Below is a listing; reproduce each line of it exactly.

Collected material ->
########

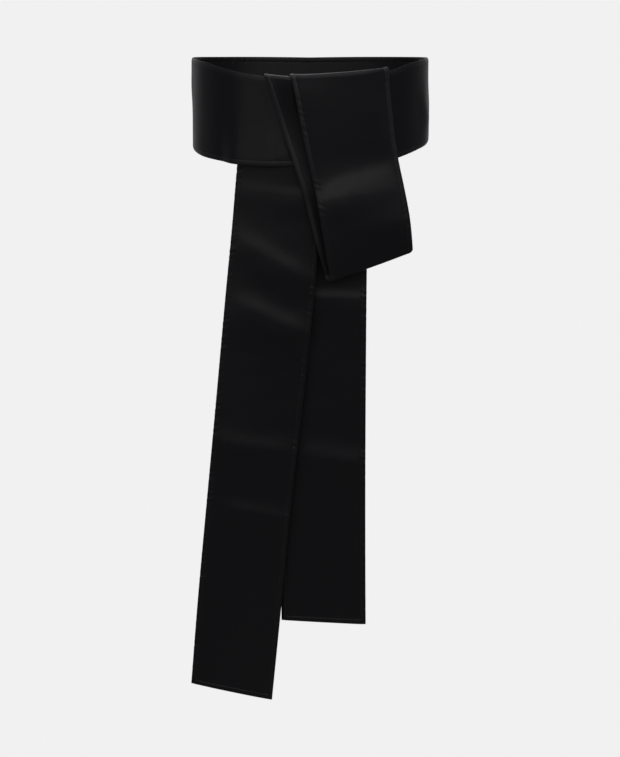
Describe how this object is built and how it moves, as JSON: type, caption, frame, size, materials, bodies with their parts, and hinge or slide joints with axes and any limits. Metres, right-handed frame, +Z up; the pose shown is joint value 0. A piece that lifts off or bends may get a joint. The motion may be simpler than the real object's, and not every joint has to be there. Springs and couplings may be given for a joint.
{
  "type": "silk belt",
  "caption": "Wide satin sash belt, worn round the waist and tied in a half bow with a hanging loop and long flat tails.",
  "frame": {"origin": "middle of the wearer's waist, level with the middle of the band's height at the sides", "axes": "+Z up, -Y towards the knot at the front, +X to the viewer's right when the knot is faced"},
  "size_m": [0.243, 0.2006, 0.6537],
  "materials": {
    "silk_satin": "soft satin sheen, black"
  },
  "bodies": {
    "root": {"waist_band": "silk_satin", "loop": "silk_satin", "front_tail": "silk_satin", "back_tail": "silk_satin"}
  },
  "joints": []
}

########

Solution to the problem ->
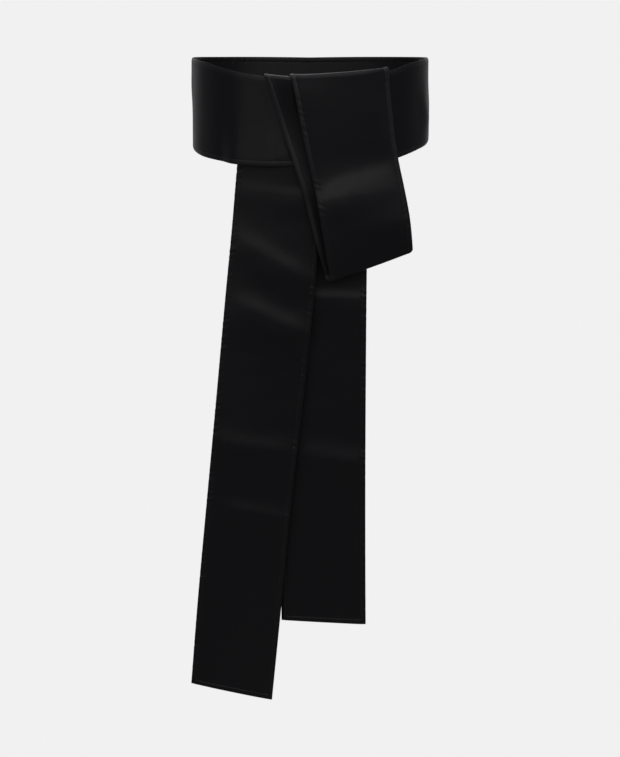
Describe how this object is built and how it moves, as JSON: type, caption, frame, size, materials, bodies with their parts, and hinge or slide joints with axes and any limits. Metres, right-handed frame, +Z up; the pose shown is joint value 0. A piece that lifts off or bends may get a joint. The motion may be simpler than the real object's, and not every joint has to be there. Springs and couplings may be given for a joint.
{
  "type": "silk belt",
  "caption": "Wide satin sash belt, worn round the waist and tied in a half bow with a hanging loop and long flat tails.",
  "frame": {"origin": "middle of the wearer's waist, level with the middle of the band's height at the sides", "axes": "+Z up, -Y towards the knot at the front, +X to the viewer's right when the knot is faced"},
  "size_m": [0.243, 0.2006, 0.6537],
  "materials": {
    "silk_satin": "soft satin sheen, black"
  },
  "bodies": {
    "root": {"waist_band": "silk_satin", "loop": "silk_satin", "front_tail": "silk_satin", "back_tail": "silk_satin"}
  },
  "joints": []
}